Kay Salter walks me through the making of another of their favorites -- turkey hash. "We boil potatoes, but not until they are completely cooked, then dice them rather fine. Usually we add some green pepper and some herbs and the bits of chopped-up leftover turkey. It's sort of like a stir fry, but not cooked at that extreme high temperature. Then, we stir it all together with a little bit of butter or a bit of liquid to help it meld. Often we fry an egg and put it on top. It's good for any meal of the day, starting with breakfast."

Our conversation moves from holiday to holiday.

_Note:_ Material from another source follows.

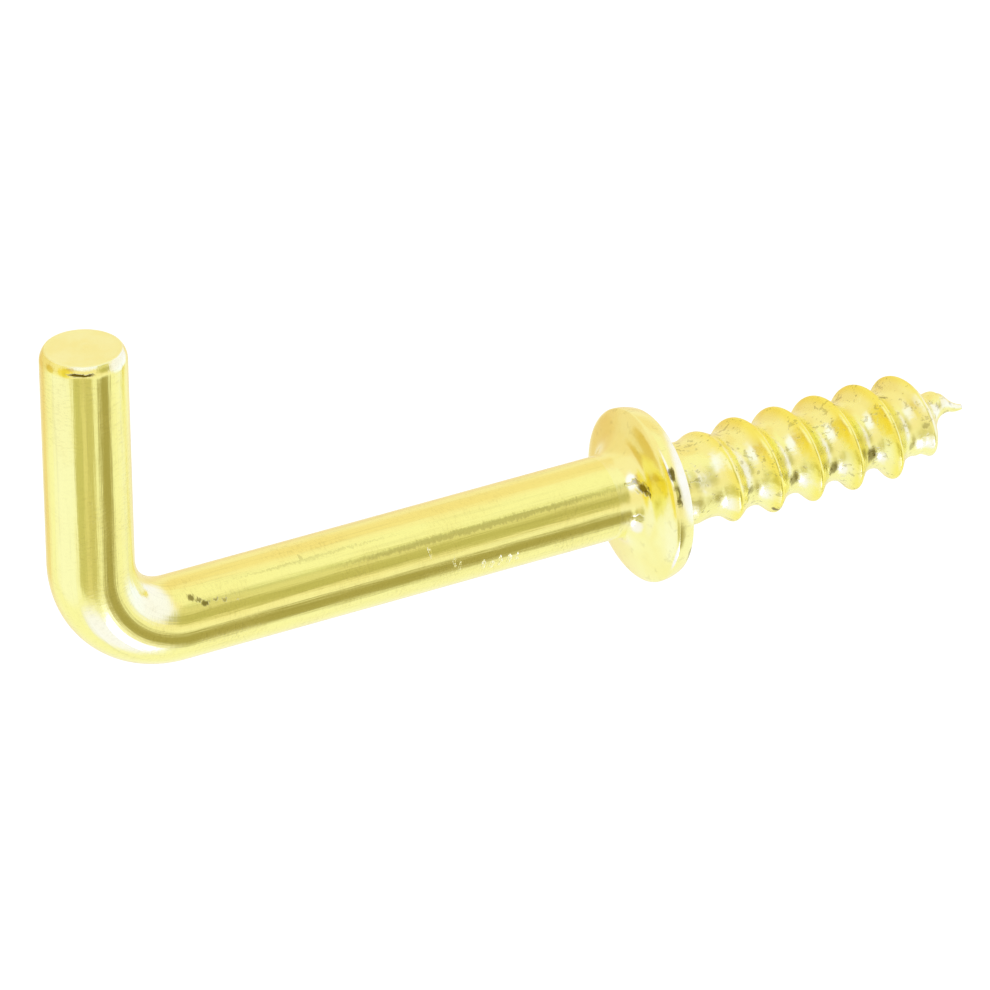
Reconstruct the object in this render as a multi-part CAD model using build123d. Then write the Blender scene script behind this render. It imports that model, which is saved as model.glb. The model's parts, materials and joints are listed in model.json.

"Christmas is somewhat different," Mr. Salter offers. "Talk about angst! There's the question of presents. Do you have Christmas partly on Christmas Eve and partly on Christmas Day? Our practice for a long time has been to have a lot of it on Christmas Eve. But, of course, that's hard to do if you have little kids, since the general feeling in America is that you do it on Christmas morning after Santa has been there."

Asked if they have begun writing the menu for Christmas dinner, Mr. Salter replies, "We haven't given it a thought. We usually do these things somewhat impromptu -- a couple of days before. Really good cooks usually go to the market and make the menu from what's available. Of course, unless you happen to be living in an area with well-supplied fresh produce, you're not in that position. Supermarkets all have the very same things: grapes from Chile, lettuces from California, grapefruits from Florida, and tomatoes with the taste of tennis balls, mechanically picked. Although there's an abundance of food, a lot of it is not particularly good to eat. We think we're living in paradise, but there are a couple of countries living above us."